## Given problem
Starting with the line that contains "Reconstruct the object" and stopping after the line that contains "a lift-off lid.", output every line exactly as it stands.

+ + + + + + +

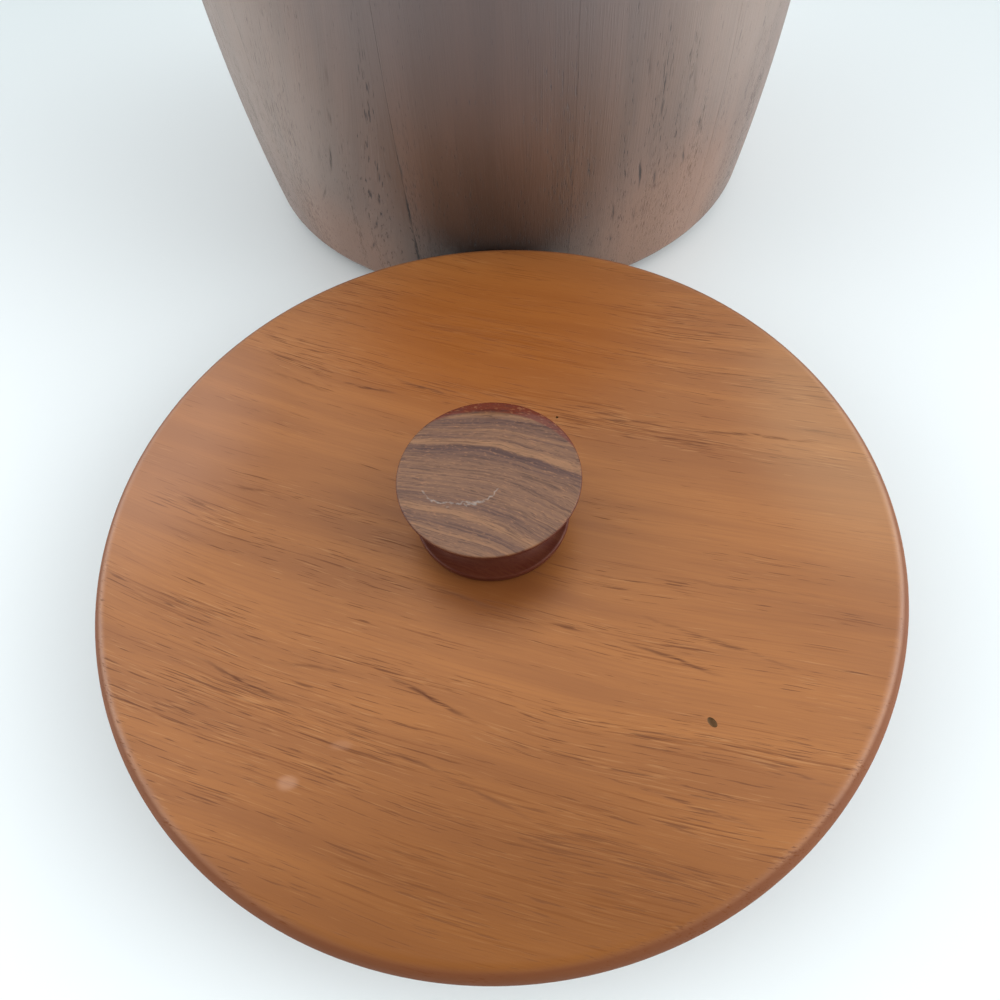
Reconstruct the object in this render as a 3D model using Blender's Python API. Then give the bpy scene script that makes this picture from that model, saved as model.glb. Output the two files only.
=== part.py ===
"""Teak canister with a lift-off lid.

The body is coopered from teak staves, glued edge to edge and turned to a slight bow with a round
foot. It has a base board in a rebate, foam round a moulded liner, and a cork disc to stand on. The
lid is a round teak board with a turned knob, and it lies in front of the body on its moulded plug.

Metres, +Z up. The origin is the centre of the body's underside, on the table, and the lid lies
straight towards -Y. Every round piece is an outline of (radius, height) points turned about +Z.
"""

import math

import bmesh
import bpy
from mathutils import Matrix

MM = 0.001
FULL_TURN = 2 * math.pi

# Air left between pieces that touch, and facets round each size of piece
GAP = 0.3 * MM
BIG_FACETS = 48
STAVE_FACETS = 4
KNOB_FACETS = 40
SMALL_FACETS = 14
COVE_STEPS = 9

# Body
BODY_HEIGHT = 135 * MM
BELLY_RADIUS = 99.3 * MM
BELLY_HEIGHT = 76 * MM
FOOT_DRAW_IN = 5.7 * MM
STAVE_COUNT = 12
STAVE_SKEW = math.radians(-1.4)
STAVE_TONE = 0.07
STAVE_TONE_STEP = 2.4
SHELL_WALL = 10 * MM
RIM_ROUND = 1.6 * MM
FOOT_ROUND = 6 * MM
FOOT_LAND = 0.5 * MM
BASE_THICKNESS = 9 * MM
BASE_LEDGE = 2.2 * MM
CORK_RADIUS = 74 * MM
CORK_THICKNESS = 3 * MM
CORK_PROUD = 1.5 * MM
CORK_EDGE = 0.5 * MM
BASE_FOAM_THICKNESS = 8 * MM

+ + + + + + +

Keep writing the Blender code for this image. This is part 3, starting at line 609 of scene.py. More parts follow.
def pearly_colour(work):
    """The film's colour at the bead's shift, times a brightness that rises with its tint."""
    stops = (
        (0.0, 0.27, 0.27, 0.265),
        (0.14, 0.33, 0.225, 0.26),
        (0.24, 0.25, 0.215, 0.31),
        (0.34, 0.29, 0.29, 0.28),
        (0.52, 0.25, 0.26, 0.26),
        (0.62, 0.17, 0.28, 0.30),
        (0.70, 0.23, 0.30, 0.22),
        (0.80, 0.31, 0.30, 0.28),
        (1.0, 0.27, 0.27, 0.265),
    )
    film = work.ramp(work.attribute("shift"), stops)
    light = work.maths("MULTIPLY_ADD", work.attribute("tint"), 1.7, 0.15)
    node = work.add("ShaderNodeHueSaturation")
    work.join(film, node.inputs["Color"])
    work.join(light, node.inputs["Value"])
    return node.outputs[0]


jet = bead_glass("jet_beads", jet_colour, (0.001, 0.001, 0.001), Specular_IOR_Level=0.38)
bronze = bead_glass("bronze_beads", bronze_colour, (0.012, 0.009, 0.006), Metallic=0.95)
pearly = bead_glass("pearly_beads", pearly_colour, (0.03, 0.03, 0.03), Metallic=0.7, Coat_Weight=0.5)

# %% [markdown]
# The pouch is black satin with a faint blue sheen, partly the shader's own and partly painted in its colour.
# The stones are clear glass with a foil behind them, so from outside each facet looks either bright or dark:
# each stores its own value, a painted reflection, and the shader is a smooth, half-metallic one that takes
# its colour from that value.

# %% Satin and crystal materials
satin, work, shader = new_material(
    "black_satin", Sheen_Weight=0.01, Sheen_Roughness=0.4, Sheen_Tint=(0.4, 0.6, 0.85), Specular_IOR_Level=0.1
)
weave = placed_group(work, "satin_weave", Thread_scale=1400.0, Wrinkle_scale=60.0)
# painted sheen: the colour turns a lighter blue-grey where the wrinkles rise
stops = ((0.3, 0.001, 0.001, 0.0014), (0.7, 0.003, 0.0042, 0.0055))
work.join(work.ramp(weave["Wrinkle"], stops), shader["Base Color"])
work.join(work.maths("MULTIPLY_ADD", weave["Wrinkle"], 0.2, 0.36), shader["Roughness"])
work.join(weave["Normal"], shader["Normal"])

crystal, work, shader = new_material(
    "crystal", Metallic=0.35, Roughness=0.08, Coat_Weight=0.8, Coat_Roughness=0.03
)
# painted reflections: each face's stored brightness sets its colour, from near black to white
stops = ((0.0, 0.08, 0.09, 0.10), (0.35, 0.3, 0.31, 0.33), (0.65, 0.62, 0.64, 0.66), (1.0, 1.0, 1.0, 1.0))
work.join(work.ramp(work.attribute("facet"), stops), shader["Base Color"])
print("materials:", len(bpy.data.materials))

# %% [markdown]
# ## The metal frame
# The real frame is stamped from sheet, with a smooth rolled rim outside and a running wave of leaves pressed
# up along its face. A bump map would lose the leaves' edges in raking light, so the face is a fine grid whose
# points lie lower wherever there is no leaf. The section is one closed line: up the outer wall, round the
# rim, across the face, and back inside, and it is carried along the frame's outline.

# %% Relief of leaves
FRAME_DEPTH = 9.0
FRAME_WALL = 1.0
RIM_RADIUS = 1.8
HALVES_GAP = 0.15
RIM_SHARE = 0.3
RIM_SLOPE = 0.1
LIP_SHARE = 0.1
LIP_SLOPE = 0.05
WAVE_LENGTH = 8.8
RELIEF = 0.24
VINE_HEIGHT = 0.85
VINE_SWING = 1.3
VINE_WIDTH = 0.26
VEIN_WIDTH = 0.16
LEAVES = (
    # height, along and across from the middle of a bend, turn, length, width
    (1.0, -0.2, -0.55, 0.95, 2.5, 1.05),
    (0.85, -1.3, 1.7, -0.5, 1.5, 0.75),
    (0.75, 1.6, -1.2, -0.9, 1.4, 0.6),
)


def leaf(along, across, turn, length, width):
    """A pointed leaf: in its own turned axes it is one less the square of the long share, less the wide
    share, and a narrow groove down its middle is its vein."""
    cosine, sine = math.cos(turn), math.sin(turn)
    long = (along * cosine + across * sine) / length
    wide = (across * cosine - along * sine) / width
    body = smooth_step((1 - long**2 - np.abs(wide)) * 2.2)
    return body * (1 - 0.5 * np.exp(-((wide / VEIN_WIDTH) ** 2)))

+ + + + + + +

## Worked answer
Reconstruct the object in this render as a 3D model using Blender's Python API. Then give the bpy scene script that makes this picture from that model, saved as model.glb. Output the two files only.
=== part.py ===
"""Teak canister with a lift-off lid.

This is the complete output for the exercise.